Let's discuss: I was recently in a conversation where I said "my friend spent her summer with the Mawayana." Honestly, it depends on the context for me. It sounds fine, especially if the purpose of spending her summer there was to engage with socio-cultural-linguistic Mawayana stuff. It could have been phrased as, "a friend spent the summer in a Mawayana community in Guyana learning their language."
Here's the big picture thing for me: generally there is a push for person-centered language, like "a person with autism" and not "an autistic person" but that's not universally accepted, occasionally by in-group people themselves.
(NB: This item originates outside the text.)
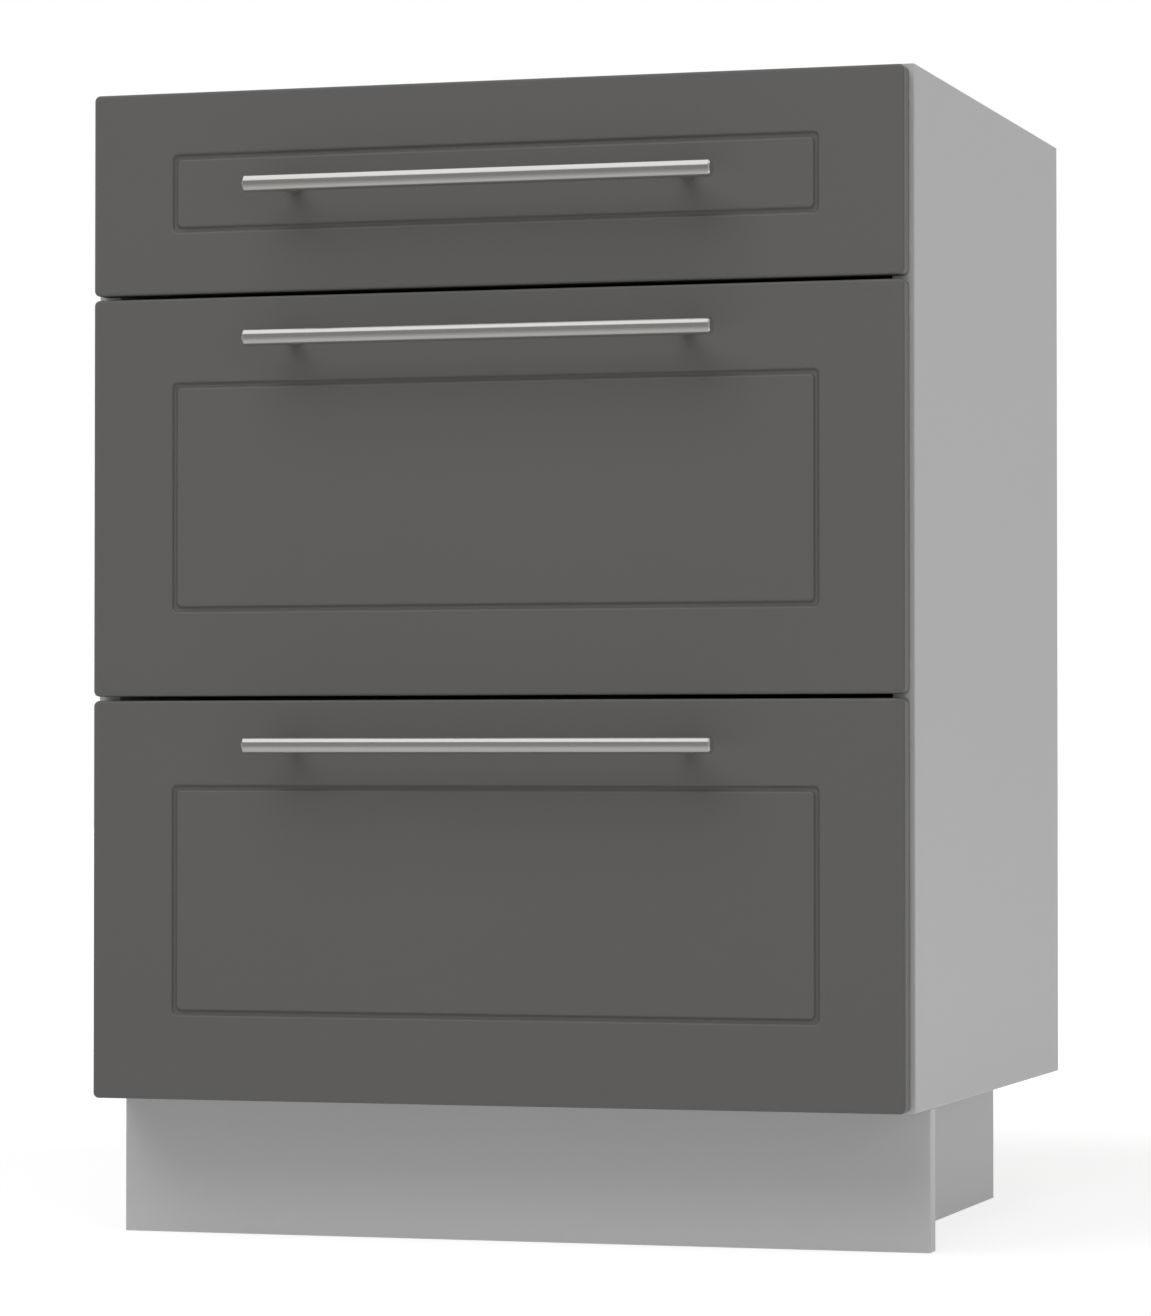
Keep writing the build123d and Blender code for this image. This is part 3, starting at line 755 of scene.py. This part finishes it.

However, it's impossible to discuss certain events without using the block-group way of speaking--there is a significant gap in meaning between "Martians killed Saturnians in their community" and "Martians killed the Saturnians in their community", although there other ways to word it.
I checked a few sources, and it goes back and forth. I thought Cultural Survival would take a hardline on this, but they don't More than 4,000 Rohingya people originally from Burma The Rohingya left their traditional homeland Here's Al Jazeera doing it: Nearly all of the Rohingya in Myanmar
Here are two examples of using the ethnonym as an attributive noun Globe and Mail But the plight of the Rohingya people isn't new Guardian her silence about the ethnic cleansing of the Rohingya minority
I also think that modern topics about ethnicity are complicated, and the difference between something like The English (or Irish or Germans) takes on a different meaning because you could be talking about people who might not be ethnically German but are German citizens and the conversation is broader. When you're talking about peoples that may not have a nation behind them or who are stateless, there are different layers and nuances that might need a different tone. I think the concept of never using 'the' is a nice ideal that can't be applied accurately 100% of the time.